RADARNASIONAL,-LBH RAKYAT dan Aliansi Masyarakat Adat Nusantara (AMAN) Kabupaten Banggai Kepulauan mendesak kementerian/lembaga pemerintah untuk memprioritaskan penyelesaian legalisasi dan redistribusi hak atas tanah bagi masyarakat pesisir (nelayan tradisional, perempuan nelayan, pembudidaya ikan, petambak garam, dan pelestari ekosistem pesisir).
Hal ini terurai dalam Pertemuan Pendidikan Paralegal – Hukum Adat yang bertajuk “Mencari Solusi Kedaulatan Masyarakat Adat dalam Pembaruan Agraria Sejati” yang diselenggarakan oleh LBH Rakyat di Salakan, Ibukota Kabupaten Banggai Kepulauan pada 23 Maret 2021.
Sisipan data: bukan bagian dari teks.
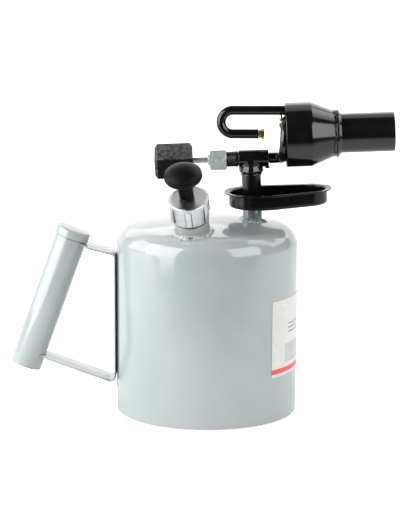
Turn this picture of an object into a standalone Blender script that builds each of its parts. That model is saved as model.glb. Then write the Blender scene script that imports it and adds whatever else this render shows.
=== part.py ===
"""Petrol blowlamp: a round steel tank with a carrying handle, a hand pump in its filler cap, and a
burner head on a riser pipe, with a preheating tray below the needle valve.

Metres, +Z up. The origin is the centre of the tank's base, on the floor. The flame tube points along
+X, leaning up a little, and the handle is on the -X side. Each frame empty carries one sub-assembly:
the filler frame has Z up the pump's axis, the head frame stands on the outlet bush, and the valve,
burner and jet frames lie in the head with Z along their own bores.
"""

import math

import bmesh
import bpy
from mathutils import Matrix, Vector

# Gaps, facets and overruns
SEAT_GAP = 0.0003
SLIDE_GAP = 0.0002
LABEL_GAP = 0.0001
CUT_OVERRUN = 0.004
MERGE_DISTANCE = 0.000001
TANK_STEPS = 40
REACH_ROUNDS = 16
LARGE_STEPS = 32
MIDDLE_STEPS = 24
SMALL_STEPS = 16
CORNER_STEPS = 4

# Tank shell and base plate
TANK_RADIUS = 0.065
TANK_WALL = 0.0012
SHOULDER_HEIGHT = 0.1225
SHOULDER_RADIUS = 0.014
CROWN_RADIUS = 0.300
SKIRT_LIFT = 0.001
BASE_THICKNESS = 0.0012
BASE_FLANGE_HEIGHT = 0.010
BASE_CORNER_RADIUS = 0.003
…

Direktur LBH Rakyat Khasogi Hamonangan SH bersama Advokat Rakyat Agussalim SH dalam Data mencatat, permasalahan pengelolaan agraria di wilayah pesisir dan pulau-pulau kecil di Provinsi Sulawesi Tengah yang memiliki dua Kabupaten Kepulauan, Banggai Laut dan Banggai Kepulauan masih terjadi kekosongan hukum dalam kebijakan perlindungan Kewilayahan dan Kependudukan atas Hak – Hak Sumber Kehidupan Agraria dengan berbagai bentuk hubungannya pada Sumber Daya Alam.
Hal ini dimulai dari mengeksklusi masyarakat pesisir dari pulau-pulau kecil dalam berkenan dengan pemberian Hak Guna Bangunan untuk investasi pembangunan wisata bahari, reklamasi pantai yang mengenyampingkan hak akses untuk melintas di laut bagi nelayan tradisional, dan tumpang-tindih peruntukan ruang di wilayah pesisir yang merugikan hajat hidup masyarakat pesisir masih mengalami kekosongan kebijakan khusus yang mengakomodirnya.
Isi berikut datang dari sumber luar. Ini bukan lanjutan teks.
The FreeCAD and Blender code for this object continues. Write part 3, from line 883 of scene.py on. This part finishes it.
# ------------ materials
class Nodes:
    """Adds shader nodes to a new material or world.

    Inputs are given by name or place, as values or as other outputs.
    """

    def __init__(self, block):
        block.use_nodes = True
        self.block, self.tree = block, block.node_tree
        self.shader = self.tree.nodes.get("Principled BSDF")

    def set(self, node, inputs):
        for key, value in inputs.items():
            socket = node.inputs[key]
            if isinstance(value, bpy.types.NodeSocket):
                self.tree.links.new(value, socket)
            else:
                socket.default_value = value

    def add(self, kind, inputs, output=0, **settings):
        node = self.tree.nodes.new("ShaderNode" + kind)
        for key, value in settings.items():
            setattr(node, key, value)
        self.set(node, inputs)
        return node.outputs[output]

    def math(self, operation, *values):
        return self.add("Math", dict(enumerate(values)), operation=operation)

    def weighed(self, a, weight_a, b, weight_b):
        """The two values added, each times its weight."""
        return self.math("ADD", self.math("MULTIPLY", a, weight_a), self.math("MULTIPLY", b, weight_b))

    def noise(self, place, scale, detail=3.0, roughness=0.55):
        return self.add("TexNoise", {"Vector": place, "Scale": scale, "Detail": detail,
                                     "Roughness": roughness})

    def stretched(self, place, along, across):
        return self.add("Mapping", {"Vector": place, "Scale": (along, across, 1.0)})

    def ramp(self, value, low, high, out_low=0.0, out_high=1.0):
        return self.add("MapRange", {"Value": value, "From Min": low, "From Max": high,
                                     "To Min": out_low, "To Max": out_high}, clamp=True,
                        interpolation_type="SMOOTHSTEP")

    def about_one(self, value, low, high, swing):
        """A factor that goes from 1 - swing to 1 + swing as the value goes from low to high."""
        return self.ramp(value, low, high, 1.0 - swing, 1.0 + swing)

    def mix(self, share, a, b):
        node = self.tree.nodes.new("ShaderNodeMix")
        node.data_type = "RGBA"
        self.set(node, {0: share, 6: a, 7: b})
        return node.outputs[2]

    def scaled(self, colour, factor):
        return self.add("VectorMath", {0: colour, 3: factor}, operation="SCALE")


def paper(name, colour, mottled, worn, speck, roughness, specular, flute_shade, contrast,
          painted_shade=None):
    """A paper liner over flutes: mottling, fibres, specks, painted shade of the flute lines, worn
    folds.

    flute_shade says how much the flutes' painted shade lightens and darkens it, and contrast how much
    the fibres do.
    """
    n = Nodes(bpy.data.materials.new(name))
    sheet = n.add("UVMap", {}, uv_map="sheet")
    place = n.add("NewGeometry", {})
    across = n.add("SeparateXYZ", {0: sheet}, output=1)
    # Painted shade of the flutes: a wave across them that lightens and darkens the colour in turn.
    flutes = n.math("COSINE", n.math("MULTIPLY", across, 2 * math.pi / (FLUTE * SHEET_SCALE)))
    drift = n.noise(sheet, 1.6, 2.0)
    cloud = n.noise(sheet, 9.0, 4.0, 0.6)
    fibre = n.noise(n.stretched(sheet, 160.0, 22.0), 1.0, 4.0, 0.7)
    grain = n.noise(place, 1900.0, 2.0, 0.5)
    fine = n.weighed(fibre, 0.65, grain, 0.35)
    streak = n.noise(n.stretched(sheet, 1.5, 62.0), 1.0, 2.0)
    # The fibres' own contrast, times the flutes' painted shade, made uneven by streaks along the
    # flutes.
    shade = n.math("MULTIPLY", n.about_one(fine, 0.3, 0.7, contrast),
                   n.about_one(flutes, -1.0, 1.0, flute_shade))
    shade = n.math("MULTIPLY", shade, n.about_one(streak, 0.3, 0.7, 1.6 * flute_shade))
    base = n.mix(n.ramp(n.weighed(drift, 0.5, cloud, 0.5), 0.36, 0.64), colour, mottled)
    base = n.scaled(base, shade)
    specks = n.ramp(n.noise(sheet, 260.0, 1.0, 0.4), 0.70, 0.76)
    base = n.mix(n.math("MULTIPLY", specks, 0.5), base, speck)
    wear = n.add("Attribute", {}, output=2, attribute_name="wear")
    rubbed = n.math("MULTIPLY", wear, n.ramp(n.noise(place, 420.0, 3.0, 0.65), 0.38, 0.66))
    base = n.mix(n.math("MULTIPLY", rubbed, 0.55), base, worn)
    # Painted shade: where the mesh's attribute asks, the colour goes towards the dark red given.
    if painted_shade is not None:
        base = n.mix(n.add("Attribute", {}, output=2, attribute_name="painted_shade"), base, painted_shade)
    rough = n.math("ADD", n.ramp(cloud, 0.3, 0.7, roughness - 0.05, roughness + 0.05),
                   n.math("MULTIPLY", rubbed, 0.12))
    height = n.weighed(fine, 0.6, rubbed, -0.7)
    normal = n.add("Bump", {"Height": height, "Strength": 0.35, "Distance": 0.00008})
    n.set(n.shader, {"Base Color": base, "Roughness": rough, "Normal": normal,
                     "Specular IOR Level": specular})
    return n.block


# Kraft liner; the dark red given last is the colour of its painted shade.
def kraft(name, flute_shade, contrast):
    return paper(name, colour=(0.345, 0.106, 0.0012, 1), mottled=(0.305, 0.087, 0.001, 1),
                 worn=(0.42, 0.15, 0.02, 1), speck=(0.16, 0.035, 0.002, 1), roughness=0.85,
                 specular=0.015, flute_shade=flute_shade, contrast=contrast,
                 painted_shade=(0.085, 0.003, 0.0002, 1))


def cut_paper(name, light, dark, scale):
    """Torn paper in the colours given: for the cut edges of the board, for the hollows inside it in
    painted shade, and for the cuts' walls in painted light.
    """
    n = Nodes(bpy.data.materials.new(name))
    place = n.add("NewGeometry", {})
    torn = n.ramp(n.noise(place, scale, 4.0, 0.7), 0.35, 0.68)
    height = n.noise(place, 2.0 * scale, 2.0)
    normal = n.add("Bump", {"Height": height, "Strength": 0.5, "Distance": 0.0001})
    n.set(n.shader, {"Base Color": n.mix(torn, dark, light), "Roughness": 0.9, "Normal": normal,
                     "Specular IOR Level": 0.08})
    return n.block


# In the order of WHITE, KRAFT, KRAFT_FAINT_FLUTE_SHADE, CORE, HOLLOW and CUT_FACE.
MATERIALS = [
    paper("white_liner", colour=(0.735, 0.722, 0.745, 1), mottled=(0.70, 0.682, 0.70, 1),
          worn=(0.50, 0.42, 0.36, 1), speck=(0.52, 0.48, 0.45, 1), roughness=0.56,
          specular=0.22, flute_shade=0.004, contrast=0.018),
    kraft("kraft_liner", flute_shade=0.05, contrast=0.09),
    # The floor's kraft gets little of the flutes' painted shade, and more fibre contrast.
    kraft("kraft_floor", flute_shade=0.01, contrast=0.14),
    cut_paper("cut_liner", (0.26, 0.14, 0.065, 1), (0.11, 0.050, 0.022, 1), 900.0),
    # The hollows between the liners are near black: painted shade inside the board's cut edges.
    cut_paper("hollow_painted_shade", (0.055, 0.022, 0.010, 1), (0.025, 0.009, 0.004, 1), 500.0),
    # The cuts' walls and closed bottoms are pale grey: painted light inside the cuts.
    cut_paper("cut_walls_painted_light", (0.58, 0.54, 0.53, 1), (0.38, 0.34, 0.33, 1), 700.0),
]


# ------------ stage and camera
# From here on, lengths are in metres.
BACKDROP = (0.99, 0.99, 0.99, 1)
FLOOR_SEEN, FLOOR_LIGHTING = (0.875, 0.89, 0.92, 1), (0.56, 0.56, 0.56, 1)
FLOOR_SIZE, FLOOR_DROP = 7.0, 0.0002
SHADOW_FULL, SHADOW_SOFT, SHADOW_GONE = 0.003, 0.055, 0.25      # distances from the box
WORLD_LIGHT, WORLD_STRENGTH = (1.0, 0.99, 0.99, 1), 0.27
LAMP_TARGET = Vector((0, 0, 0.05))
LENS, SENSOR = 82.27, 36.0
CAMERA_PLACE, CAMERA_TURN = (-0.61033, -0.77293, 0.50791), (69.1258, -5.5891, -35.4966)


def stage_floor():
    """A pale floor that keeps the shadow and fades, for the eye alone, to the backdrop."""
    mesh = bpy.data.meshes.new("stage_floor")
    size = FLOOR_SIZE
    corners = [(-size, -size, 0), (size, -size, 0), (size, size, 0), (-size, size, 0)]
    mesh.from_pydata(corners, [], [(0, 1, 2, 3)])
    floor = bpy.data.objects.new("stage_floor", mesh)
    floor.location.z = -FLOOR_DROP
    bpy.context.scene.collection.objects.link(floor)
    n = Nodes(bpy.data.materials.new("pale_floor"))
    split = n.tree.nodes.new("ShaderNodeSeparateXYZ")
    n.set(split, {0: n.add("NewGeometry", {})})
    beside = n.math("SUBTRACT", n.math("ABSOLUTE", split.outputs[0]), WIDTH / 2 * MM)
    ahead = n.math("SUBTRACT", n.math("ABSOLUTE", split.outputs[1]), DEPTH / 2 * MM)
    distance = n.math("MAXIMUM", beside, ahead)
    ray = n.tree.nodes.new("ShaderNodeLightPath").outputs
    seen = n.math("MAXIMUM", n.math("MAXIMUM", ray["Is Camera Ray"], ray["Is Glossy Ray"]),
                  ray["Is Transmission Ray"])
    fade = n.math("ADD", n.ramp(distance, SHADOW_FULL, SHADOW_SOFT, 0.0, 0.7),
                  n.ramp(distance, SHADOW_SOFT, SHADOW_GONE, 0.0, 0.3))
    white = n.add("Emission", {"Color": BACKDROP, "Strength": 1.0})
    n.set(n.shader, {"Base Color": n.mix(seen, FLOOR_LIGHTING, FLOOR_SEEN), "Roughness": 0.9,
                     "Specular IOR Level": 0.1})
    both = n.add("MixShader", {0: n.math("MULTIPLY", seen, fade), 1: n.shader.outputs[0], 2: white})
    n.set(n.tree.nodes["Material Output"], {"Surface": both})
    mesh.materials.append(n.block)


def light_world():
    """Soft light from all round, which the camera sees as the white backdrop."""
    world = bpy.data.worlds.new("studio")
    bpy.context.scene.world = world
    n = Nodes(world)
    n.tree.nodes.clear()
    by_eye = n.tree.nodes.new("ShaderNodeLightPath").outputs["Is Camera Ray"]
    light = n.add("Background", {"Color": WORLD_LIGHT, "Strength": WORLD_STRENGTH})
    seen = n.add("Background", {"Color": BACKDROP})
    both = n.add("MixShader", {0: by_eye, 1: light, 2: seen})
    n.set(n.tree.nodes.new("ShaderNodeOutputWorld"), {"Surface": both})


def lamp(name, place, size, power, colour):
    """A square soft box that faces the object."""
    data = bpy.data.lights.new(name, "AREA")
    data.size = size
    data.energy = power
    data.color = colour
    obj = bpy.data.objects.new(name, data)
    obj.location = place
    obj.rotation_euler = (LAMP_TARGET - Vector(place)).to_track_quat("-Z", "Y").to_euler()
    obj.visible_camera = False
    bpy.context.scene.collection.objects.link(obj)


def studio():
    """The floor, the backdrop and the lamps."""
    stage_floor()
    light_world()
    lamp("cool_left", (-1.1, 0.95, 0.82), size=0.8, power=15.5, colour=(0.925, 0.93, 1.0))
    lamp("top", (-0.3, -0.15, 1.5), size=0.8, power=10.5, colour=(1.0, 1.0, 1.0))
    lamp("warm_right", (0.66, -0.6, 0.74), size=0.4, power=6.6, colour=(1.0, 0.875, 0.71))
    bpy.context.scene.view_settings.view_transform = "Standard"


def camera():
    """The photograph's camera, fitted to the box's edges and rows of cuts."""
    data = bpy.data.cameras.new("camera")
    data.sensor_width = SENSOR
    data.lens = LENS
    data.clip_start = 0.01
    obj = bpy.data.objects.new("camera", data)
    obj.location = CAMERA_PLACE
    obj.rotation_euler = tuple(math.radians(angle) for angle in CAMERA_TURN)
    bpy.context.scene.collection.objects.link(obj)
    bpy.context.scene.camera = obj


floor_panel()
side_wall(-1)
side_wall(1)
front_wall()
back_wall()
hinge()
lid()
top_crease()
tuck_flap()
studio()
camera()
Advokat Rakyat Agussalim SH selaku Deputi Bidang Paralegal dan Penguatan Jaringan LBH Rakyat yang turut hadir di dalam pertemuan Masyarakat Adat Banggai kepulauan mengatakan, “Dalam rangka mengatasi ketimpangan dan konflik agraria di wilayah pesisir dan pulau-pulau kecil, Pemerintah pusat dan daerah mesti lebih pro aktif dalam memfasilitasi masyarakat pesisir untuk mendapatkan hak atas sumber Daya agrarianya, seperti tanah/tambak/perairan pesisir yang menjadi wilayah tangkapan ikannya”.ungkapnya
Lanjut dari pada itu, Seperti diketahui, Undang-Undang No. 7 Tahun 2016 Tentang Perlindungan dan Pemberdayaan Nelayan, Pembudidaya Ikan, dan Petambak Garam misalnya dapat memberikan mandat kepada Negara untuk memastikan Hak atas Sumber Daya Agrarianya.
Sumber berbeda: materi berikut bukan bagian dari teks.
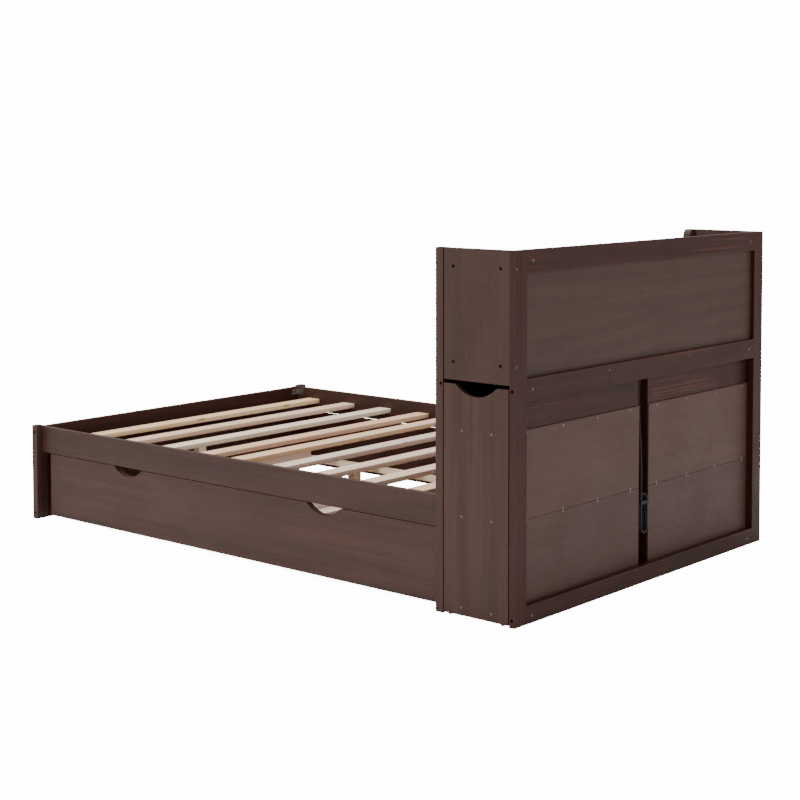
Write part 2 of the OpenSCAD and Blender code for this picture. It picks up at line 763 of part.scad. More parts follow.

“Pemerintah wajib memastikan adanya perlakuan yang sama (equal treatment) dan menghindari praktek diskriminasi kepada nelayan tradisional, perempuan nelayan, pembudidaya ikan, dan petambak garam dalam pengelolaan dan pemanfaatan sumber daya pesisir.red
Terlebih, ada 2 rezim pengaturan hak atas agraria, yakni rezim pertanahan sebagaimana diatur di dalam Undang-Undang No. 5 Tahun 1960 Tentang Peraturan Dasar Pokok-Pokok Agraria dan belakangan lahir Undang-Undang No. 1 Tahun 2014 Tentang Perubahan atas Undang-Undang No. 27 Tahun 2007 Tentang Pengelolaan Wilayah Pesisir dan Pulau-Pulau Kecil,”.red
Direktur LBH Rakyat Khasogi Hamonangan SH,menambahkan “LBH Rakyat mendesak, kepada Pemerintah Provinsi Sulawesi Tengah dan Pusat, untuk aktif mendatangi desa-desa pesisir dan membuka partisipasi masyarakat pesisir seluas-luasnya dalam penyusunan rencana zonasi guna mewadahi kepentingan mereka dan mempercepat agenda reforma agraria di wilayah pesisir dan pulau-pulau kecil.ujarnya
Begitu juga Agussalim SH menegaskan ” Kalau ini sudah dilakukan Pemprov Sulteng, saya butuh buktinya, sebab saya lihat dilapangan, Rakyat di Kabupaten Banggai Kepulauan dan Banggai Laut belum tahu persis adanya kebijakan pro rakyat dari agenda Reforma agraria di masyarakat pesisir pantai dan kepulauan.